HALLOWEEN H20 : LE CHOC FRONTAL
Omettons l’existence d’Halloween Resurrection pour considérer le final d’Halloween 20 ans après (1998) pour ce qu’il est vraiment : un épilogue homérique confrontant Laurie Strode à son frère Michael Myers, revenu la hanter dans un épisode anniversaire puissant. Abandonnant moult personnages et intrigues des films précédents pour se reconcentrer sur la trame basique originelle, Halloween H20 finit par effacer tous les éléments de son intrigue pour ne garder que ses deux personnages emblématiques dans un affrontement mémorable. L’idée, par cette succession de séquences de suspense et d’actions, était de finir par mettre le croquemitaine dans une situation de totale résignation face à sa proie devenue soudain la menace dominante. Ce renversement de situation, totalement inédit, apporte à la nostalgie un doux parfum de nouveauté. Ce bouleversement ne dure que quelques minutes, et se clôt en apothéose pour une dimension encore plus fantastique et intense. Si on ne saura jamais ce qui animait le croquemitaine dans son geste désespéré de quémander l’aide de sa sœur (une vile stratégie ou une véritable rédemption ?), on ne pourra que partager le chamboulement d’émotions envahissant Laurie Strode durant cet instant, face à l’objet de vingt ans de cauchemars qui reste en tout et pour tout son frère. Reste que ce geste implorant représente la potentielle évaporation du mal en Myers, devenant une créature misérable et déchue inéluctablement condamnée à disparaître.

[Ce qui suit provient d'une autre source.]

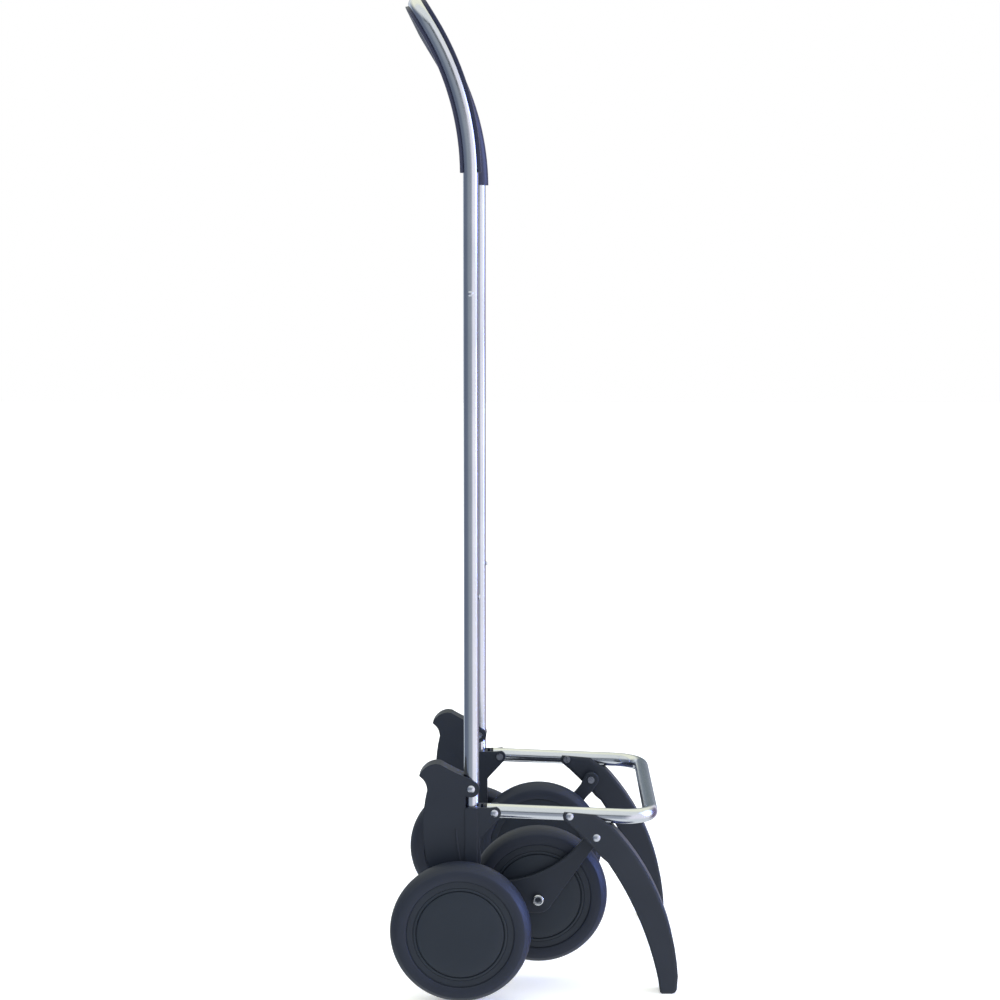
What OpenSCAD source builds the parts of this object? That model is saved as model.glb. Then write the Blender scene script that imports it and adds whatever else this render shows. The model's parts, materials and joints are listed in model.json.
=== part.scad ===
// Folding shopping trolley chassis: hooped handle, two moulded side brackets, a U-shaped base bar,
// two folding legs, and a front wheel carrier that swings up as the frame folds.
// +X is forward, +Y is the trolley's left, +Z is up, in millimetres.

/* [Overall] */
// Height of the handle above the floor
handle_height = 1056; // [875:1:1150]
// Distance between the middles of the two upright tubes
frame_w = 286.4; // [260:0.1:345]

/* [Tubes] */
// Outer diameter of the upright, handle and base bar tube
tube_d = 16; // [13:0.1:19.5]
// Wall of every tube
tube_wall = 1.2; // [1:0.1:2]
// Radius of the handle's backward curve
curve_r = 295; // [260:5:340]
// How far the handle turns back
curve_angle = 31.5; // [20:0.1:35]
// Corner radius of the handle
handle_corner_r = 28; // [22:1:40]
// Corner radius of the base bar
corner_r = 32; // [24:1:40]
// Wall of the grip
grip_wall = 3.25; // [1.5:0.25:3.5]
// Half of the angle that the grip leaves open on the outside of the tube
grip_gap = 70; // [50:1:85]
// Overlap of the handle's reduced end inside the upright
spigot_l = 55; // [40:1:70]
// Distance from the start of the handle's curve down to the joint in the tube
joint_drop = 111; // [80:1:130]

/* [Wheels] */
// Diameter of every wheel
wheel_d = 150; // [125:1:180]
// Width of every tyre
tyre_w = 30; // [25:1:33]
// Room between a side bracket and the rear wheel beside it
rear_gap = 10; // [4:0.5:20]
// Room between a carrier arm and the front wheel beside it
front_gap = 1.5; // [1:0.1:6]
// Outer radius of the wheel rim, where the tyre sits
rim_r = 57; // [50:0.5:60]
// Radius of the crown across the tread
crown_r = 20; // [18:1:30]
// Diameter of the axles
axle_d = 8; // [6:0.5:10]

/* [Mouldings] */
// Overall width of a side bracket and of a leg
bracket_w = 24; // [22:0.4:28.8]
// Side walls of the brackets and legs
outer_wall = 3.3; // [2.5:0.1:4]
// Rim around the brackets and legs
web = 3.2; // [2.5:0.1:4.5]
// Thickness of the wheel carrier arms
arm_t = 7; // [5:0.5:7.5]
// Gap between an arm and the moulding beside it
arm_gap = 0.5; // [0.4:0.1:1]

/* [Fasteners] */
// Diameter of the rivet shanks
rivet_d = 5; // [4:0.5:6]
// Diameter of the rivet heads
rivet_head_d = 8; // [7:0.5:9]
// Diameter of the pins that the arms swing on
pin_d = 8; // [6:0.5:9]
// Radial clearance where a part turns on a shaft
run_fit = 0.05; // [0.02:0.01:0.09]

/* [Hidden] */

$fn = 96;
eps = 0.01;
seam = 0.01;
seen_blue = "#333b46";
seen_metal = "#b9c0c9";

// Radii
tube_r = tube_d / 2;
bore_r = tube_r - tube_wall;
wheel_r = wheel_d / 2;
axle_r = axle_d / 2;
rivet_r = rivet_d / 2;
pin_r = pin_d / 2;

// Planes across the trolley, as distances from its middle
tube_y = frame_w / 2;
moulding_in = tube_y - bracket_w / 2 - 0.2;
moulding_out = tube_y + bracket_w / 2 - 0.2;
tube_gap = 0.5;
slot_in = tube_y - tube_r - tube_gap;
slot_out = tube_y + tube_r + tube_gap;
arm_out = moulding_in - arm_gap;
arm_in = arm_out - arm_t;
rear_y = moulding_out + rear_gap + tyre_w / 2;
front_y = arm_in - front_gap - tyre_w / 2;

// Places in side view, as [x, z] from the middle of the rear axle
upright_x = 10.5;
bar_slope = 2.1;
clamp_p = [upright_x, 147];
bar_p = [upright_x + tube_r + 16.8, 120.9];
bar_x = function (d) bar_p + [d * cos(bar_slope), -d * sin(bar_slope)];
leg_p = bar_x(80.2);
link_p = leg_p + [28.7, -23.1];
arm_p = [0, axle_r + 16];
front_p = [wheel_r + axle_r + 3, 21.3];
sleeve_top = 126.8;
sleeve_foot = 45;
rib_top = [-6.4, 104];
rib_foot = [0.8, 60];
rib_sag = -1.6;
rib_w = 1.6;
toe_x = leg_p[0] + 116.5;
toe_l = 20.2;
toe_r = 6.5;
floor_z = -wheel_r;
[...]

HALLOWEEN 2007 : LA MISE À NU
On efface tout et recommence, avec Rob Zombie aux rennes du remake de 2007, où l’auteur de Living dead girl choisit minutieusement les éléments qu’il souhaite conserver, améliorer ou transgresser dans son film. S’il utilise étonnamment le lien familial entre Laurie et Myers comme leitmotiv de la quête sanguinaire du croquemitaine, il présente un monstre qui a ses travers, voire même ses faiblesses, à l’approche du final du film. Ayant réussi à retrouver la trace de sa sœur Laurie, et l’ayant ramené dans la maison familiale décrépie, Myers s’agenouille et ôte son masque face à sa victime désemparée. Son but primaire atteint, il se livre à elle, comme attendant les consignes à suivre. Livrant ainsi les prémices de ce qu’Halloween II (2009) dévoilera avec un Myers devenu le pantin de sa défunte mère, Rob Zombie aborde le côté hautement sommaire de son tueur, qui n’a de raison d’être ici qu’en cherchant à renouer avec sa famille. Sans autre mobile d’exister, Myers n’est qu’une pathétique âme en peine. Le réalisateur choisit de présenter cet état de fait au visage des spectateurs, jetant littéralement la maigreur du potentiel entier de la saga. Car que nous dévoile véritablement cette mise à nu du tueur face à la jeune fille, si ce n’est le néant émanant de Michael Myers une fois que celui-ci est arrivé à ses fins ? Cette part misérable d’une âme sans but avait, d’une certaine manière, déjà été présentée dans Halloween Resurrection, et sera donc, d’une manière bien plus primitive et extrême, étalée dans le futur Halloween II du même Rob Zombie.